- Born: January 7, 1947 (age 79) New York City, USA
- Education: Brooklyn College Brown University
- Organization: Center for Book Arts
- Known for: Bookbinding, book art
- Website: minsky.com

= Richard Minsky =

Richard P. Minsky (born January 7, 1947) is an American scholar of bookbinding and a book artist. He is the founder of the Center for Book Arts in New York City.

==Background==
In 1960, Minsky obtained his first printing press at the age of 13 to replace the Superior "Cub" rotary Printing Press he had received as a gift in 1957. This Kelsey 5x8" platen press became the foundation for a lifelong career in the book arts.

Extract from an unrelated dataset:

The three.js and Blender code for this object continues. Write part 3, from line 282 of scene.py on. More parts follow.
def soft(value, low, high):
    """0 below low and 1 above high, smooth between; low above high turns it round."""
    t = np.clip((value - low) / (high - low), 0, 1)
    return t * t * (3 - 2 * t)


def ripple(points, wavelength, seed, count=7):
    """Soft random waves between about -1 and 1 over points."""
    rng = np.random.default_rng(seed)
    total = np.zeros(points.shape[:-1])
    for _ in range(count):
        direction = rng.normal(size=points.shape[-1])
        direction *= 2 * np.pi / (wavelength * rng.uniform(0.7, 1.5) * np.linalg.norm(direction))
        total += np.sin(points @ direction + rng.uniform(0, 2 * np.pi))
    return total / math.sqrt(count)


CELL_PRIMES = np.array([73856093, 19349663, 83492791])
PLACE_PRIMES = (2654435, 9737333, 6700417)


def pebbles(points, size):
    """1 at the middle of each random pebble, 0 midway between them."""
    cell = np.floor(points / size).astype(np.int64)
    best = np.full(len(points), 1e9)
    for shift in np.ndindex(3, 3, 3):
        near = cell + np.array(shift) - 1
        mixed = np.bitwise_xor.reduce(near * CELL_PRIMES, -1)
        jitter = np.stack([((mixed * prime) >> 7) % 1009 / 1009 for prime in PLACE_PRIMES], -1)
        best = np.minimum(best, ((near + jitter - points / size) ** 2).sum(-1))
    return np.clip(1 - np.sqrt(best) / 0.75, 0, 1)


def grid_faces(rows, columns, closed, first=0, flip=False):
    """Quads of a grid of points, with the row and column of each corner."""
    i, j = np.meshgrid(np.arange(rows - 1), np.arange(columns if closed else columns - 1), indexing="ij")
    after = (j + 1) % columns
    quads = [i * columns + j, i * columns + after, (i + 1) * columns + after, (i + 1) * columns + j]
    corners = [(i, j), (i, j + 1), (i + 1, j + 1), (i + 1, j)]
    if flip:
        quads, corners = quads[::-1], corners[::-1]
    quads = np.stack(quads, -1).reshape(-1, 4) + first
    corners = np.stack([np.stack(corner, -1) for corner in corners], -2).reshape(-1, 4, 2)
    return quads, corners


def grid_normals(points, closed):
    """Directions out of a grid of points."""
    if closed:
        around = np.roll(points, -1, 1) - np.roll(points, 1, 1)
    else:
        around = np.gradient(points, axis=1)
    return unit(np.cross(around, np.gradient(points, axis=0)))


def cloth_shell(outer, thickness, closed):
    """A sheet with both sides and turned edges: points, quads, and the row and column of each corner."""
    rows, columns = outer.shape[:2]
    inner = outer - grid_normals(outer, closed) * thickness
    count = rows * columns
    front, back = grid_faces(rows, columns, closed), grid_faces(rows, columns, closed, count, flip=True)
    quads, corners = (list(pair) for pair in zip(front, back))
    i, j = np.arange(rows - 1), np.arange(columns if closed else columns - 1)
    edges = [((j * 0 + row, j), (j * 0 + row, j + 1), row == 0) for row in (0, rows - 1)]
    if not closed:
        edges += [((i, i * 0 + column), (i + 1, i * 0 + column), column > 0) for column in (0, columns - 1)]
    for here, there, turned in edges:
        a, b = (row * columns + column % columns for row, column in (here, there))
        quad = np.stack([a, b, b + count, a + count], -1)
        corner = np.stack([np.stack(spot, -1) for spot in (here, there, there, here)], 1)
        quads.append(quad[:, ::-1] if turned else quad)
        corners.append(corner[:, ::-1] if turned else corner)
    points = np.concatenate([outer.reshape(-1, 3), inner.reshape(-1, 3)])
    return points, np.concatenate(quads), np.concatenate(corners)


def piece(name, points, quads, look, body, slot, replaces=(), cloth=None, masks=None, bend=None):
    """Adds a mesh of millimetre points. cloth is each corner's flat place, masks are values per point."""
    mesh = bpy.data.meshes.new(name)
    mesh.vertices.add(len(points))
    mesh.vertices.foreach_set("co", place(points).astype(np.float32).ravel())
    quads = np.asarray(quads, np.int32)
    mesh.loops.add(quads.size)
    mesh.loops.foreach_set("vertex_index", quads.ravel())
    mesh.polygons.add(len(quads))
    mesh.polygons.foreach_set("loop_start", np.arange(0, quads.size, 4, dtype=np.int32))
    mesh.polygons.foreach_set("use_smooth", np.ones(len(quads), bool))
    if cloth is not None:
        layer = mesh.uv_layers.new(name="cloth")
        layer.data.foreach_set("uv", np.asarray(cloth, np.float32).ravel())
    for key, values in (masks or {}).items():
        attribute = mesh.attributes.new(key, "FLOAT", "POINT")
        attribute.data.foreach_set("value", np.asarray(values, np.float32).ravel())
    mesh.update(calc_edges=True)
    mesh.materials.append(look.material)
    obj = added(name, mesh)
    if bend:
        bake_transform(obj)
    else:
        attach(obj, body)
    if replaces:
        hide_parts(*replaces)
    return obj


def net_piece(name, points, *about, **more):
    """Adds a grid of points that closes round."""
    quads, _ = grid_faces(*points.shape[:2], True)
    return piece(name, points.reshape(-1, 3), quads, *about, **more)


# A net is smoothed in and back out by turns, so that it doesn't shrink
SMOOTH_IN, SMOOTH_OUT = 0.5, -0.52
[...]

In 1968, he graduated cum laude in economics from Brooklyn College. Minsky was awarded a fellowship at Brown University, where he received his master's degree in economics. He pursued a Ph.D. at The New School for Social Research, but left after two years to pursue bookbinding, art and music. He studied bookbinding in Providence, Rhode Island with master bookbinder Daniel Gibson Knowlton, whom he met at the John D. Rockefeller, Jr. Library at Brown University.

The most important thing isn't where you study - it's how good your work is. I don't hire anybody based on their schooling - I look at what they can do.
— Richard P. Minsky

In 1974, Minsky founded the Center for Book Arts in Manhattan, the first organization of its kind in the United States dedicated to contemporary interpretations of the book as an art object while preserving traditional practices of the art of the book. In 1978, he was named a US/UK Bicentennial Fellow in Visual Art by the National Endowment for the Arts and the British Council. Minsky stated that he does not believe in talent and that he simply continues to become better at bookbinding through his persistence since his first "awful" attempts in 1968.

In 2004, Yale University Library acquired Minsky's archive of published fine art editions and other works. The Robert B. Haas Family Arts Library at Yale University is hosting an exhibition of 50 years of Minsky's work from August to November 2010.

==SLART trademark dispute==
In 2006, Minsky opened a virtual gallery in Second Life and published an e-mag, which was also distributed in world and published online, about art in the Second Life virtual world. He called both ‘SLART’. In 2007, Minsky applied for registration of the SLART trademark by the United States Patent and Trademark Office. The mark was registered on March 18, 2008.

In February 2008, Minsky contacted the Virtual Intellectual Property Organization (VIPO) to enforce his rights to the SLART trademark against users in the Second Life virtual world. VIPO was founded by intellectual property attorney Tamiko Franklin. On July 29, 2008, Minsky filed suit against Linden Lab, the creator of Second Life, because one of its users infringed on his trademark registration of SLART. Tamiko Franklin, under the Second Life avatar Juris Amat, sent cease and desist letters to users regarding unauthorized use in world of the registered SLART trademark.

In September 2008, Linden Lab responded by filing suit with the United States Patent and Trademark Office in an attempt to cancel Minsky's trademark registration. Franklin represented Minsky during the cancellation procedure filed by Linden Lab before the United States Patent and Trademarks Offices’ Trademark Trial and Appeal Board. On September 4, 2008, the U.S. District Court of Northern New York granted Minsky a temporary restraining order barring the use of SLART by other Second Life users.

The order provided that the trademark owner notify the online service provider of the identified infringement and allowed the provider two days to commence response to the infringement action and five days to complete it. The order also gave the trademark owner the right to obtain real-world identities of the infringer from the company if a prima facie case of infringement exists. This represents the first temporary restraining order granted by a federal judge for enforcement in a virtual environment of a federally registered trademark first used in a virtual environment. It affirmatively establishes the existence of virtual intellectual property rights.

The court order from federal judge Lawrence E. Kahn documented Minsky's contention that the term SLART has multiple colloquial or slang meanings, "including a slut's fart, a fart made while sleeping, and someone who is between a slut and a tart." In October 2008, the court granted a preliminary injunction in Minsky's favor. On October 10, Linden Lab sought to terminate Minsky's Second Life account. On January 22, 2009. the case was settled out of court and the trademark filing was cancelled on April 7, 2009.